> **Records**:
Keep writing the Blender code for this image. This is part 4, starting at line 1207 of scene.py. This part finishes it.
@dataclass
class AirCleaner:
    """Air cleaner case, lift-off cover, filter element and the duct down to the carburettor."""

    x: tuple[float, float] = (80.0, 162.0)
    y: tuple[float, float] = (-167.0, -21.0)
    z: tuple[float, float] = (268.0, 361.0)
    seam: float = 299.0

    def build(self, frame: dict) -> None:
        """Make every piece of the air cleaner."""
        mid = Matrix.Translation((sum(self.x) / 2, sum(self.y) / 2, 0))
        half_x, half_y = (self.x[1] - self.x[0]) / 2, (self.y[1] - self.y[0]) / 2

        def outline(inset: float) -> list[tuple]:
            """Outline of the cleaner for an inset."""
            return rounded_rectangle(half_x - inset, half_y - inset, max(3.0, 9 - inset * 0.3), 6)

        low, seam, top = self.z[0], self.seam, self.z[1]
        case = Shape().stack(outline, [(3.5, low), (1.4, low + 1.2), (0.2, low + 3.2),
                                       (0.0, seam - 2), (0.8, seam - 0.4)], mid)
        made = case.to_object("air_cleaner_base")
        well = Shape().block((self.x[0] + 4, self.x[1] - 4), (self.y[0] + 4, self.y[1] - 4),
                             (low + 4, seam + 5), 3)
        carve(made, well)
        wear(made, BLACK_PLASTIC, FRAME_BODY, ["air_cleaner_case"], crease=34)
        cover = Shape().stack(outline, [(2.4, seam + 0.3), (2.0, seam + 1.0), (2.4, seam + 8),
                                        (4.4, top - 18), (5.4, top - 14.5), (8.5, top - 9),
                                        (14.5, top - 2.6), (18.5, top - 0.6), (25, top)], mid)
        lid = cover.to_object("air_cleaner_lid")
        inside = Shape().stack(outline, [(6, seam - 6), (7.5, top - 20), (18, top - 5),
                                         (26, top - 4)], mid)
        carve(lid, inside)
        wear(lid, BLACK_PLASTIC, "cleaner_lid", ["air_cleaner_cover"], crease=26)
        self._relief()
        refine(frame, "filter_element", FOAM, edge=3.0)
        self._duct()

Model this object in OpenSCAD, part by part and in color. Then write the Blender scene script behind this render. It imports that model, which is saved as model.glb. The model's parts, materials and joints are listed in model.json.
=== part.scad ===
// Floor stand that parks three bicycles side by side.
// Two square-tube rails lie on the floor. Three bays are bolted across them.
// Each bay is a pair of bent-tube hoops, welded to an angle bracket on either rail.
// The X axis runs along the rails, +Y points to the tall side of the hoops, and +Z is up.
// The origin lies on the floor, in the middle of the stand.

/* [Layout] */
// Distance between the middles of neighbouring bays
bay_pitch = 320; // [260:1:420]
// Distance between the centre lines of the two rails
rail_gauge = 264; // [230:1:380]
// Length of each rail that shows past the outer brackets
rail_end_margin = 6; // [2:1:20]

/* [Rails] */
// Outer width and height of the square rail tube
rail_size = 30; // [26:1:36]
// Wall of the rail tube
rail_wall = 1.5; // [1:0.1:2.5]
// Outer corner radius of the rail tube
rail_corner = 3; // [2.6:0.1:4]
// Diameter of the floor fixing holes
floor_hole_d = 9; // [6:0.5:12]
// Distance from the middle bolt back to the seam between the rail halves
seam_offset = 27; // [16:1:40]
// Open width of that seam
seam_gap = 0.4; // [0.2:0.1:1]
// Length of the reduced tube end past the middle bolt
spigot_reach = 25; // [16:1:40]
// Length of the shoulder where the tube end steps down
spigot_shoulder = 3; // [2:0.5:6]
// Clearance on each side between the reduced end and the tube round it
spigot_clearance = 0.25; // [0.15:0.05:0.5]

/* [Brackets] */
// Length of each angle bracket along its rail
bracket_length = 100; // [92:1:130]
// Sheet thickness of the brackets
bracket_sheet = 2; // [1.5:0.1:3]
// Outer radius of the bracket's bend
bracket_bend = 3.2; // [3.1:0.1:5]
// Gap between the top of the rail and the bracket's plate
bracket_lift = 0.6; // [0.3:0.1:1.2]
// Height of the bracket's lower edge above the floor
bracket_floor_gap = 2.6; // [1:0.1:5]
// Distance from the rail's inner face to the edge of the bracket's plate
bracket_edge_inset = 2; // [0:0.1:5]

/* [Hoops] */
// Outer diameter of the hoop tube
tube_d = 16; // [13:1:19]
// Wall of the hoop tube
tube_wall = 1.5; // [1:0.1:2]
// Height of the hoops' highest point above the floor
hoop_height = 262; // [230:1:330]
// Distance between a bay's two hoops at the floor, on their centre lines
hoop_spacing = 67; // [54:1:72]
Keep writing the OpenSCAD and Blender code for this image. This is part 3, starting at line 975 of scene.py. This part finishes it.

> **To be done**:
Using the entries above, extract exactly the span from the line with "Model this object" to the line with "of the stand.", both lines included; leave out everything else.

> **Solved problem**:
Model this object in OpenSCAD, part by part and in color. Then write the Blender scene script behind this render. It imports that model, which is saved as model.glb. The model's parts, materials and joints are listed in model.json.
=== part.scad ===
// Floor stand that parks three bicycles side by side.
// Two square-tube rails lie on the floor. Three bays are bolted across them.
// Each bay is a pair of bent-tube hoops, welded to an angle bracket on either rail.
// The X axis runs along the rails, +Y points to the tall side of the hoops, and +Z is up.
// The origin lies on the floor, in the middle of the stand.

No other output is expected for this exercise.